▸ OBJECTIVE
Within the data below, state how many lines contain the string "type". Provide the number only.
#### RECORDED DATA
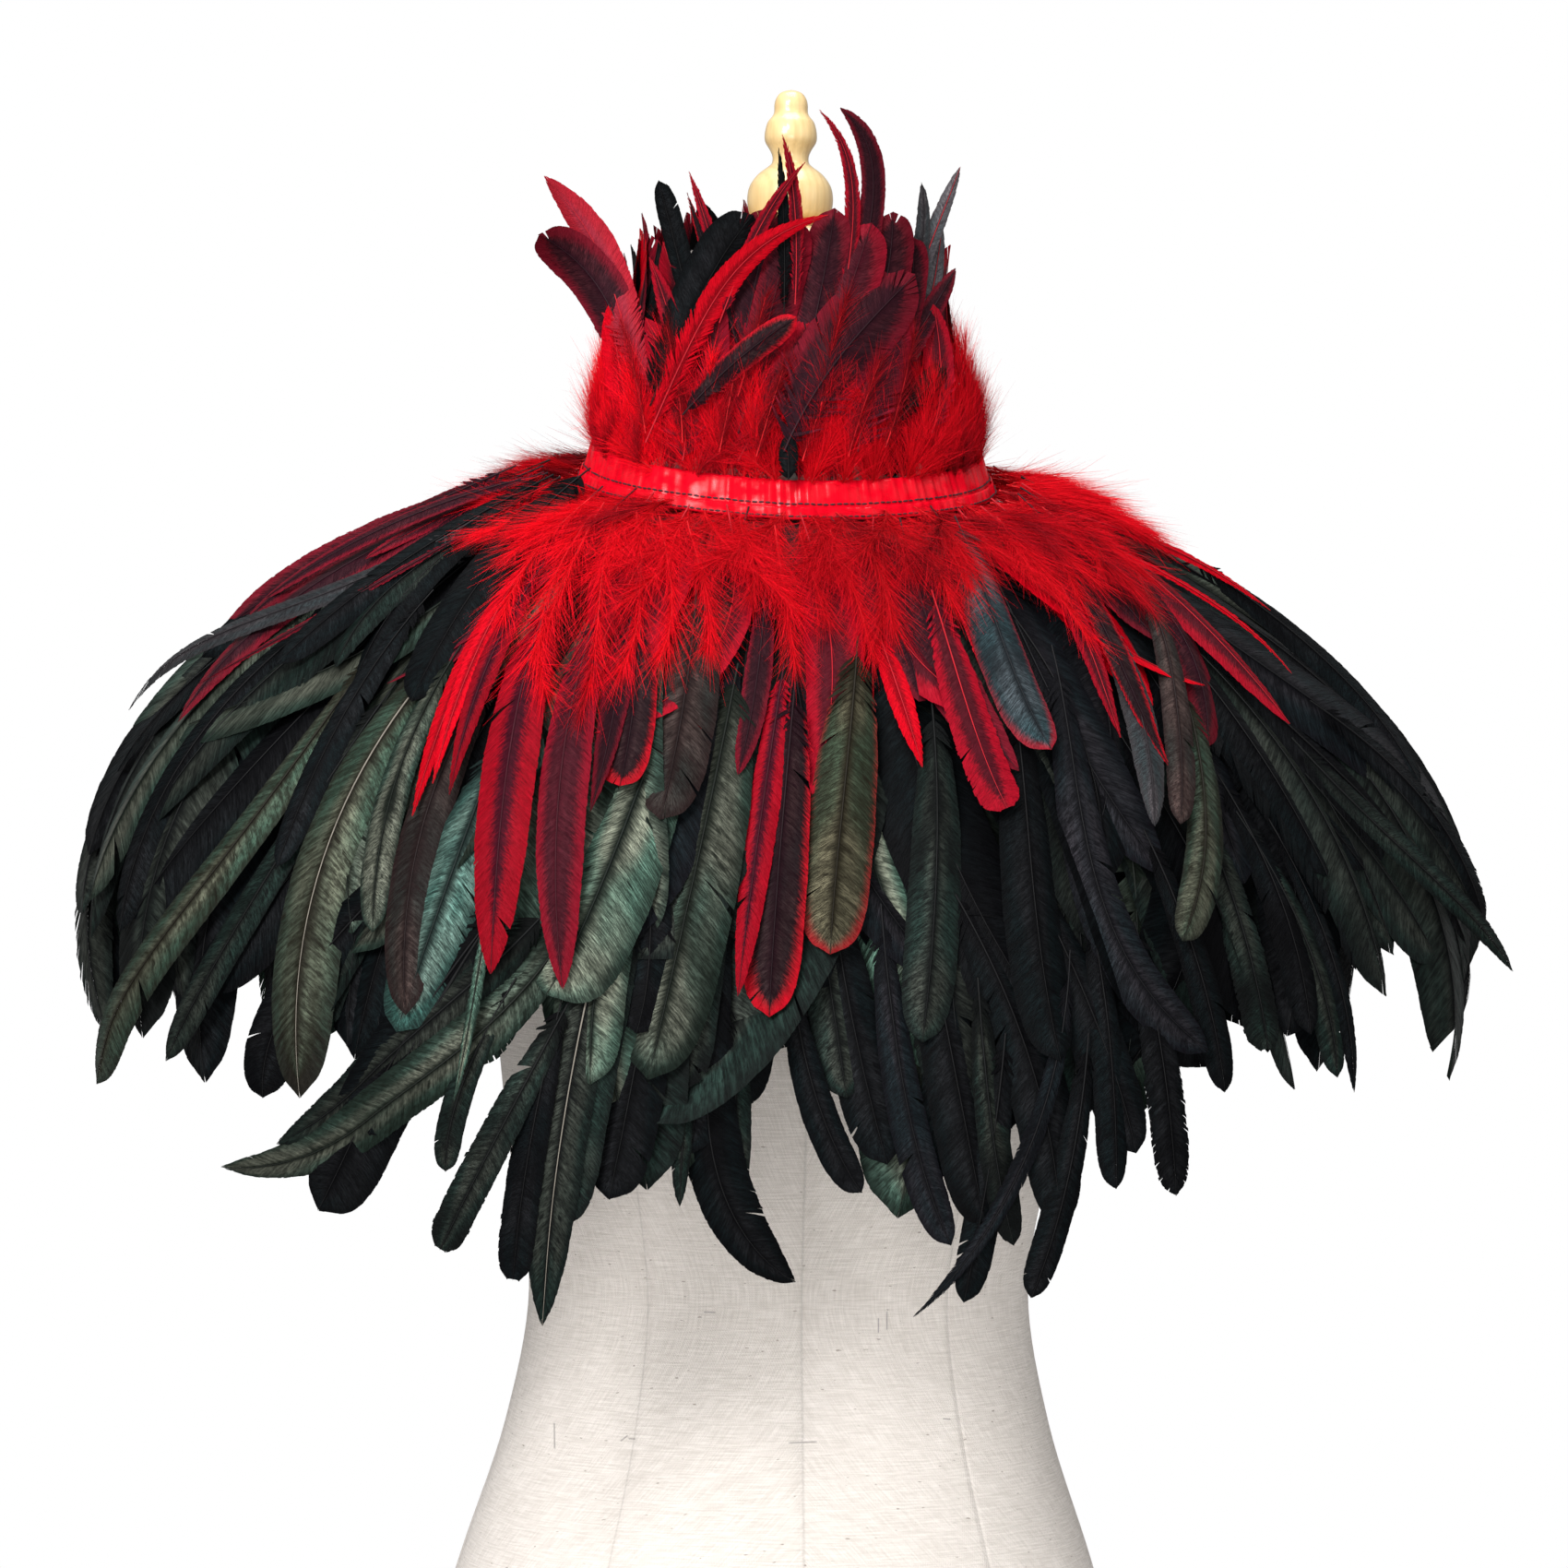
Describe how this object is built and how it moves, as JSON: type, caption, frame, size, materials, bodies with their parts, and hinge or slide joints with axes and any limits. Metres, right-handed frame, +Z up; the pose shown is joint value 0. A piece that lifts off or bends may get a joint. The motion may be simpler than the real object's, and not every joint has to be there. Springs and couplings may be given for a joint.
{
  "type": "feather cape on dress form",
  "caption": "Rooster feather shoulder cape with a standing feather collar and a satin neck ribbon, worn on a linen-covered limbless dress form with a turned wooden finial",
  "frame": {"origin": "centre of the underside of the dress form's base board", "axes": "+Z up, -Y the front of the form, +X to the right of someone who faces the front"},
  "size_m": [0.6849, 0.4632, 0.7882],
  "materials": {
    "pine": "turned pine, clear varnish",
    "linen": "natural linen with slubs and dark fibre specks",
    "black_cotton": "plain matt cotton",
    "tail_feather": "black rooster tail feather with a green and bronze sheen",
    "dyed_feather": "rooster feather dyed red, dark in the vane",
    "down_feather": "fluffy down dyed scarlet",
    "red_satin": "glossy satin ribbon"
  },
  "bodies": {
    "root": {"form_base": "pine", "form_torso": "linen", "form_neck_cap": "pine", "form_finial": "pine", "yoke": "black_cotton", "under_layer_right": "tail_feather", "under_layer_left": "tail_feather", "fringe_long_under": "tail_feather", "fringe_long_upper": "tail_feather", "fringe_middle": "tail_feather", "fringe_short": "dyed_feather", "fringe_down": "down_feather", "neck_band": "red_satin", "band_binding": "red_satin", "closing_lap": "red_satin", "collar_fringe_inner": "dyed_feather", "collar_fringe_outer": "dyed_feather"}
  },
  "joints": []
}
########
▸ FINISHED TASK
2